Created attachment 334245 [details] Failing ID3v2 tag This is the ID3v2 tag only, you should be able to just append any MP3/AAC to it. It decodes fine with id3v2 --list id3.bin or exiftool -v3 -l id3.bin | - Tag 'COMM' (54 bytes): | 9fa6: 01 65 6e 67 ff fe 00 00 ff fe 4e 00 61 00 69 00 [.eng......N.a.i.] | 9fb6: 6d 00 20 00 4d 00 50 00 33 00 20 00 4d 00 75 00 [m. .M.P.3. .M.u.] | 9fc6: 73 00 69 00 63 00 20 00 4c 00 69 00 62 00 72 00 [s.i.c. .L.i.b.r.] | 9fd6: 61 00 72 00 79 00 [a.r.y.] Note how the COMM tag string list starts with a UTF16 BOM (ff fe), directly followed by a null character (00 00), which indicates the string list separator. UTF8 strings happened to work because the data gets g_strndup() first and then the g_utf8_validate() call uses -1 as second argument. However, in the case of ISO8859 the g_utf8_validate() call would always fail (due to the null character being included in the data size) and kick it into string_utf8_dup(). It also has the extended header that wasn't handled correctly.

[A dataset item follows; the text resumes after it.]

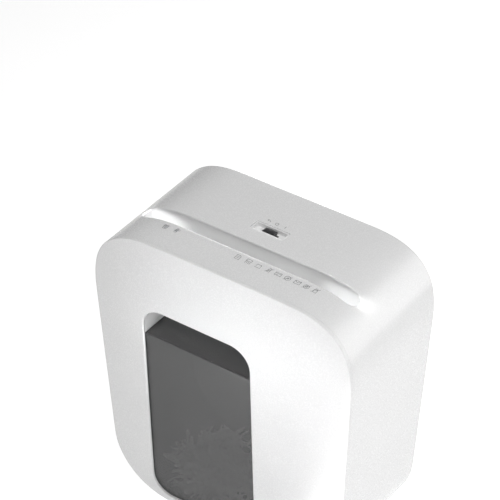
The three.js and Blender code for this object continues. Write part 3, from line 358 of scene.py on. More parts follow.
class Sheet:
    """A flat sheet with holes and lips, drawn at height 0 and laid on a surface afterwards."""

    def __init__(self) -> None:
        """Starts an empty sheet."""
        self.bm = bmesh.new()

    def ring(self, outline: Sequence[Point], height: float = 0.0) -> Ring:
        """Adds a closed ring of edges.

        Args:
            outline: counter-clockwise points.
            height: height above the sheet.

        Returns:
            The ring's vertices.
        """
        verts = [self.bm.verts.new((u, v, height)) for u, v in outline]
        for a, b in zip(verts, verts[1:] + verts[:1]):
            self.bm.edges.new((a, b))
        return verts

    def fill(self, *rings: Ring) -> None:
        """Fills the area between an outer ring and any holes."""
        edges = [e for ring in rings for e in ring_edges(ring)]
        bmesh.ops.triangle_fill(self.bm, use_beauty=True, use_dissolve=False, edges=edges, normal=UP)

    def step(self, ring: Ring, inset: float, rise: float) -> Ring:
        """Extrudes a ring into one step of a lip or wall.

        Args:
            ring: the ring to extrude.
            inset: how far the step moves towards the ring's inside.
            rise: how far the step moves up.

        Returns:
            The new ring.
        """
        made = bmesh.ops.extrude_edge_only(self.bm, edges=ring_edges(ring))
        fresh = {g for g in made["geom"] if isinstance(g, bmesh.types.BMVert)}
        risen = []
        for v in ring:
            risen.append(next(e.other_vert(v) for e in v.link_edges if e.other_vert(v) in fresh))
        count = len(ring)
        for i, v in enumerate(risen):
            before = (ring[i].co - ring[i - 1].co).to_2d().normalized()
            after = (ring[(i + 1) % count].co - ring[i].co).to_2d().normalized()
            inward = Vector((-before.y - after.y, before.x + after.x)).normalized()
            spread = math.sqrt(max(0.1, (1.0 + before.dot(after)) / 2.0))
            shift = inward * (inset / spread)
            v.co = ring[i].co + Vector((shift.x, shift.y, rise))
        return risen

    def lip(self, ring: Ring, radius: float, inwards: bool, margin: float = 0.0006, steps: int = 5) -> Ring:
        """Rolls the sheet's edge over a quarter circle, down from the surface.

        Args:
            ring: the edge, which lies radius + margin short of the wall below it.
            radius: radius of the roll.
            inwards: True for a hole's edge, False for the sheet's outer edge.
            margin: flat border between the ring and the roll.
            steps: stretches in the roll.

        Returns:
            The ring at the foot of the roll.
        """
        side = 1.0 if inwards else -1.0
        ring = self.step(ring, side * margin, 0.0)
        for i in range(steps):
            a, b = [0.5 * math.pi * k / steps for k in (i, i + 1)]
            out = radius * (math.sin(b) - math.sin(a))
            down = radius * (math.cos(a) - math.cos(b))
            ring = self.step(ring, side * out, -down)
        return ring

    def foot(self, ring: Ring, radius: float, steps: int = 5) -> Ring:
        """Rounds the corner where a wall that goes down turns inwards to its floor.

        Args:
            ring: the wall's foot, one radius above the floor.
            radius: radius of the corner.
            steps: stretches in the corner.

        Returns:
            The ring where the floor starts.
        """
        for i in range(steps):
            a, b = [0.5 * math.pi * k / steps for k in (i, i + 1)]
            inset = radius * (math.cos(a) - math.cos(b))
            ring = self.step(ring, inset, -radius * (math.sin(b) - math.sin(a)))
        return ring

    def slice(self, axis: Vector, places: Sequence[float]) -> None:
        """Cuts the sheet into strips.

        Args:
            axis: direction across the cuts.
            places: where to cut along that direction.
        """
        for place in places:
            geom = [*self.bm.verts, *self.bm.edges, *self.bm.faces]
            bmesh.ops.bisect_plane(self.bm, geom=geom, dist=WELD, plane_co=axis * place, plane_no=axis)

    def trim(self, place: float, keep_upper: bool) -> None:
        """Cuts away all of the sheet on one side of a line across it.

        Args:
            place: where the line crosses the sheet's second axis.
            keep_upper: True to keep what lies above the line, False to keep what lies below.
        """
        bmesh.ops.bisect_plane(
            self.bm,
            geom=[*self.bm.verts, *self.bm.edges, *self.bm.faces],
            dist=WELD,
            plane_co=(0.0, place, 0.0),
            plane_no=(0.0, 1.0, 0.0),
            clear_inner=keep_upper,
            clear_outer=not keep_upper,
        )

    def lay(self, surface: Callable[[Vector], Vector]) -> None:
        """Moves every vertex from the flat sheet to its place on the body."""
        for v in self.bm.verts:
            v.co = surface(v.co)

    def face(self, outward: Vector, hollow: bool = False) -> None:
        """Turns every face the right way out.

        Args:
            outward: the direction that the sheet shows its good side to.
            hollow: True for a pocket, whose inside is the good side.
        """
        bmesh.ops.remove_doubles(self.bm, verts=self.bm.verts, dist=WELD)
        bmesh.ops.recalc_face_normals(self.bm, faces=self.bm.faces)
        self.bm.normal_update()
        if hollow:
            leading = sum((f.normal * f.calc_area() for f in self.bm.faces), Vector())
        else:
            leading = max(self.bm.faces, key=lambda f: f.calc_center_median().dot(outward)).normal
        if leading.dot(outward) < 0.0:
            bmesh.ops.reverse_faces(self.bm, faces=self.bm.faces)

    def thicken(self, wall: float) -> None:
        """Gives the sheet a wall, behind its outer faces."""
        bmesh.ops.solidify(self.bm, geom=self.bm.faces, thickness=wall)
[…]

Comment on attachment 334107 [details] [review] id3v2: Fix splitting strings Thanks for the patch! It mostly looks right, but there are some things I don't understand yet, and the outcome is also not entirely correct yet. >When parsing null-terminated strings, do not include the >terminating null byte. Depending on the encoding used, either >g_utf8_validate() failed due to this, or worse the call to >g_utf16_to_utf8() would return 0 items read on an empty (0 length) >string This makes sense to me. > causing it to fail parsing certain tags Frames you mean here? > rendering the entire file unplayable. OOC, why would the file be unplayable if the tag can't be parsed? I tried, and GStreamer just skips the tag and continues playing the file with your sample tag. >--- a/gst-libs/gst/tag/id3v2frames.c >+++ b/gst-libs/gst/tag/id3v2frames.c >@@ -1103,9 +1104,20 @@ parse_insert_string_field (guint8 encoding, gchar * data, gint data_size, > /* Sometimes we see strings with multiple BOM markers at the start. > * In that case, we assume the innermost one is correct. If that fails > * to produce valid UTF-8, we try the other endianness anyway */ >- while (data_size > 2 && find_utf16_bom (data, &data_endianness)) { >+ while (data_size >= 2 && find_utf16_bom (data, &data_endianness)) { > data += 2; /* skip BOM */ > data_size -= 2; >+ have_bom = TRUE; >+ } >+ >+ if (data_size < 2) { >+ field = g_strdup (""); >+ break; >+ } >+ >+ if (have_bom) { >+ data -= 2; >+ data_size += 2; > } This last if (have_bom) +/- 2 bytes bit I don't understand. The BOM is already skipped in the while() loop above, why are we skipping it here again? Also, with this what happens with your sample tag is that we extract the string, but we get a BOM converted to UTF-8 at the beginning of the extracted/converted UTF-8 string, which isn't right. I think this just skips the terminator after the first BOM and then includes the BOM for the second string in the conversion so it mostly works by accident. Without the if (have_bom) block everything works correctly.
Created attachment 342449 [details] [review] tests: tag: add unit test for ID3v2 string list parsing for UTF-16 strings
Thanks, pushed this now (without the have_bom code I mentioned above): commit 4a8640b4c93f3c23163de039bf847a5bd23fe878 Author: Tim-Philipp Müller <tim@centricular.com> Date: Sat Dec 24 10:15:24 2016 +0000 tests: tag: add unit test for ID3v2 UTF-16 string list parsing https://bugzilla.gnome.org/show_bug.cgi?id=770355 commit fae81e57c77e295235e739dcb944fd2dd9a27eab Author: Tim-Philipp Müller <tim@centricular.com> Date: Sat Dec 24 14:32:34 2016 +0000 tests: tag: add test for ID3v2 extended header parsing https://bugzilla.gnome.org/show_bug.cgi?id=770355 commit cd101ce8f02b2aaee40dcdfb63a9b8794b897006 Author: Thomas Bluemel <tbluemel@control4.com> Date: Wed Aug 24 11:39:39 2016 -0600 id3v2: fix splitting strings in ISO-8859-1 and UTF-16 formats When parsing NUL-terminated strings, do not include the terminating NUL byte(s). Depending on the encoding used, either g_utf8_validate() failed due to this, or worse the call to g_utf16_to_utf8() would return 0 items read on an empty string, causing it to fail parsing certain frames. https://bugzilla.gnome.org/show_bug.cgi?id=770355 commit da6070054f471216adac2c5879031fcebfa592d2 Author: Thomas Bluemel <tbluemel@control4.com> Date: Wed Aug 24 10:33:14 2016 -0600 id3v2: fix handling of tags with extended headers The extended header size value does not include itself. https://bugzilla.gnome.org/show_bug.cgi?id=770355 Please re-open if you believe that was needed, thanks!
Comment on attachment 334107 [details] [review] id3v2: Fix splitting strings Pushed without the have_bom stuff with the extra 2-byte skip.